→ Short problem
Repeat the whole listing below, word for word.

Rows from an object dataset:

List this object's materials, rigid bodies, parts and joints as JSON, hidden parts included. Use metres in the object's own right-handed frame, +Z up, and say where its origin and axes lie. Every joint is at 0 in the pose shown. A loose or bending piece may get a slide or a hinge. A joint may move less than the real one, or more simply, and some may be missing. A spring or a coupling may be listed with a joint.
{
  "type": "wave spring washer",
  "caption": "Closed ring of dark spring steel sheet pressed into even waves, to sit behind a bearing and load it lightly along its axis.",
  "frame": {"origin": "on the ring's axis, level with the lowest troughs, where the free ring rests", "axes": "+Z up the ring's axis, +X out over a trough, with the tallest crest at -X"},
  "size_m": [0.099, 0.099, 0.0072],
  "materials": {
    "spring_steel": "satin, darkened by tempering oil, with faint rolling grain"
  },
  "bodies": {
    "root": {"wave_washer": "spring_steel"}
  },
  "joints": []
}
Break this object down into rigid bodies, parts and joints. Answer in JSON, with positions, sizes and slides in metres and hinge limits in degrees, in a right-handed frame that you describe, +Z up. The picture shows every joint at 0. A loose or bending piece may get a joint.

→ Response to this exercise
List this object's materials, rigid bodies, parts and joints as JSON, hidden parts included. Use metres in the object's own right-handed frame, +Z up, and say where its origin and axes lie. Every joint is at 0 in the pose shown. A loose or bending piece may get a slide or a hinge. A joint may move less than the real one, or more simply, and some may be missing. A spring or a coupling may be listed with a joint.
{
  "type": "wave spring washer",
  "caption": "Closed ring of dark spring steel sheet pressed into even waves, to sit behind a bearing and load it lightly along its axis.",
  "frame": {"origin": "on the ring's axis, level with the lowest troughs, where the free ring rests", "axes": "+Z up the ring's axis, +X out over a trough, with the tallest crest at -X"},
  "size_m": [0.099, 0.099, 0.0072],
  "materials": {
    "spring_steel": "satin, darkened by tempering oil, with faint rolling grain"
  },
  "bodies": {
    "root": {"wave_washer": "spring_steel"}
  },
  "joints": []
}
Break this object down into rigid bodies, parts and joints. Answer in JSON, with positions, sizes and slides in metres and hinge limits in degrees, in a right-handed frame that you describe, +Z up. The picture shows every joint at 0. A loose or bending piece may get a joint.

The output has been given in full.